Dataset items =
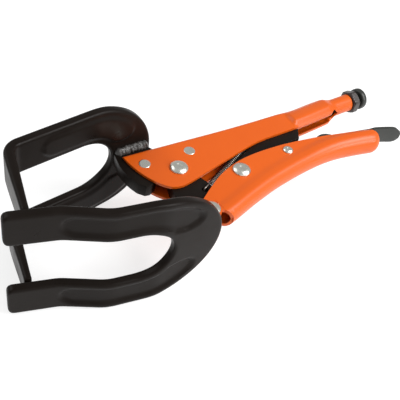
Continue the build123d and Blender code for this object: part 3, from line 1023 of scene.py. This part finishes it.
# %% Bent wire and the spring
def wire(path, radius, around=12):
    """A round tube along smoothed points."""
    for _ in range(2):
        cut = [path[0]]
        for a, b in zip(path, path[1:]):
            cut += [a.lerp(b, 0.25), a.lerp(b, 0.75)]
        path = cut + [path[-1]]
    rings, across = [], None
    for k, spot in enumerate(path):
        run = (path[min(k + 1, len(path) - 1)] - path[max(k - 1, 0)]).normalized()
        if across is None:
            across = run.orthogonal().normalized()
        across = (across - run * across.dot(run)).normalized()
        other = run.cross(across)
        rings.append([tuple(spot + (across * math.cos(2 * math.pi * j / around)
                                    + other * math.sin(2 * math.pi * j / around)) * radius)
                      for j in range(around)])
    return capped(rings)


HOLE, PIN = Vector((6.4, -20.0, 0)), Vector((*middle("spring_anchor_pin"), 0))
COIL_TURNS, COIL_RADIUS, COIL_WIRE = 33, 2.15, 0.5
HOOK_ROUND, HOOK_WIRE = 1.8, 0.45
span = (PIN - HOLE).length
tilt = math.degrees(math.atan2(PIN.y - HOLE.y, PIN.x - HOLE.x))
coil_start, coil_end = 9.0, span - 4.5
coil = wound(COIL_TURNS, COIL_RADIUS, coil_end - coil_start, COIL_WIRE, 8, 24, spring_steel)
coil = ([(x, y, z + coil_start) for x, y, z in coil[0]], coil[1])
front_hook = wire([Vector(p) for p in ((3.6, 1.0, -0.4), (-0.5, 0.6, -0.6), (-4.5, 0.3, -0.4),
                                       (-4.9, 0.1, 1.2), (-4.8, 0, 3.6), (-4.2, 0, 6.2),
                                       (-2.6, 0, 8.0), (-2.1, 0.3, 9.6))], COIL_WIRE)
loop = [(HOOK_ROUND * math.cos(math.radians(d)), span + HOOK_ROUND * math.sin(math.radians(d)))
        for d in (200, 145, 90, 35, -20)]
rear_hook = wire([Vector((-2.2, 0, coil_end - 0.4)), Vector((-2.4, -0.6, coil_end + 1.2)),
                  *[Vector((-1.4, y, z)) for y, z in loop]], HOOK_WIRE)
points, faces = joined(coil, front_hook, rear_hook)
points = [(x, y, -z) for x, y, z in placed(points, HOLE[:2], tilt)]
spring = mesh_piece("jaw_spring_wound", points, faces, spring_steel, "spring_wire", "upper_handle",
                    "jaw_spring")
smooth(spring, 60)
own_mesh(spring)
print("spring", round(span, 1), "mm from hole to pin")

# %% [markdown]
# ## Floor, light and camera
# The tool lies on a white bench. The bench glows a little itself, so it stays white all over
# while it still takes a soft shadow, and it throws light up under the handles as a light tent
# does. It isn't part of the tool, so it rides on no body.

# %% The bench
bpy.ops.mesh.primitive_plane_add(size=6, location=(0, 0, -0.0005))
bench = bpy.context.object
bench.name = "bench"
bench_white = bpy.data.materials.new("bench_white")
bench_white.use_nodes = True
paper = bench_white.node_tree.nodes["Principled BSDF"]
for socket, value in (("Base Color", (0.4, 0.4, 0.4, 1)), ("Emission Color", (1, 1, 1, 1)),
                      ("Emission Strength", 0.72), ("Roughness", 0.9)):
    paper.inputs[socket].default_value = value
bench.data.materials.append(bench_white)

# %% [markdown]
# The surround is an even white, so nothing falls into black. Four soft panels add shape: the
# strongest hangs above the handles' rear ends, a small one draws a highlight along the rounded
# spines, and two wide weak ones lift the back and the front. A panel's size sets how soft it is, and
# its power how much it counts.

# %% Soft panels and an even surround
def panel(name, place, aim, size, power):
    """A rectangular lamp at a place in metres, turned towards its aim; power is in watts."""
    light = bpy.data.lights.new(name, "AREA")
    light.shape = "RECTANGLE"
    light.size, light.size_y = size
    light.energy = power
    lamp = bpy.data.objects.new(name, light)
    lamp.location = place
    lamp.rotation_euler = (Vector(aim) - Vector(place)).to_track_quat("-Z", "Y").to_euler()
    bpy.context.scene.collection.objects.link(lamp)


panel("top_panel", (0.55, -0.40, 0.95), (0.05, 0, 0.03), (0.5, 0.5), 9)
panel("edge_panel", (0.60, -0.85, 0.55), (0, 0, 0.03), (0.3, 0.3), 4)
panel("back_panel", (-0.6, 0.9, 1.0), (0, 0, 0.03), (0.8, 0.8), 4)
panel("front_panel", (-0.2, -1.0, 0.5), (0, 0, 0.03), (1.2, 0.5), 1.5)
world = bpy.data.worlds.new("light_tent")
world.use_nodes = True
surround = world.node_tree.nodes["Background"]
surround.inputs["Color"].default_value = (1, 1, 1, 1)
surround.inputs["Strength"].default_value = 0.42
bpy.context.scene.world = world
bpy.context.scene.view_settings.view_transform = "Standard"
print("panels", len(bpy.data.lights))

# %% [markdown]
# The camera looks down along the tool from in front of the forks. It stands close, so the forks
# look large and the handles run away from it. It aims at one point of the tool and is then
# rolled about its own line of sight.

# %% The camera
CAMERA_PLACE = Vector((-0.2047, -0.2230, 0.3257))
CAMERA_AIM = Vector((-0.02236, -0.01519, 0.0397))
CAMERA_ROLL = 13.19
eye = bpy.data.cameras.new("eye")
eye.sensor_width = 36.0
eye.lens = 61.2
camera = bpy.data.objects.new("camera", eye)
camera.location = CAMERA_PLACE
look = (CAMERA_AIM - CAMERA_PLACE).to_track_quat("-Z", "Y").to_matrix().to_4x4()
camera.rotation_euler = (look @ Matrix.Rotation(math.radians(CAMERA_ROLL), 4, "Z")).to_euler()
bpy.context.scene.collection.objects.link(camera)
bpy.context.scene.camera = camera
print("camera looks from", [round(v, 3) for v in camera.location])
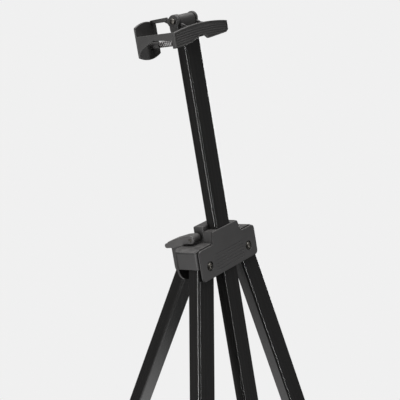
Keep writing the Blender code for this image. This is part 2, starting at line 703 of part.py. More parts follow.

Objective = With the first line being the one containing "own_mesh(spring)" and the last line the one containing "# does. It isn't", transcribe exactly the lines above that fall in that range.

Reply =
own_mesh(spring)
print("spring", round(span, 1), "mm from hole to pin")

# %% [markdown]
# ## Floor, light and camera
# The tool lies on a white bench. The bench glows a little itself, so it stays white all over
# while it still takes a soft shadow, and it throws light up under the handles as a light tent
# does. It isn't part of the tool, so it rides on no body.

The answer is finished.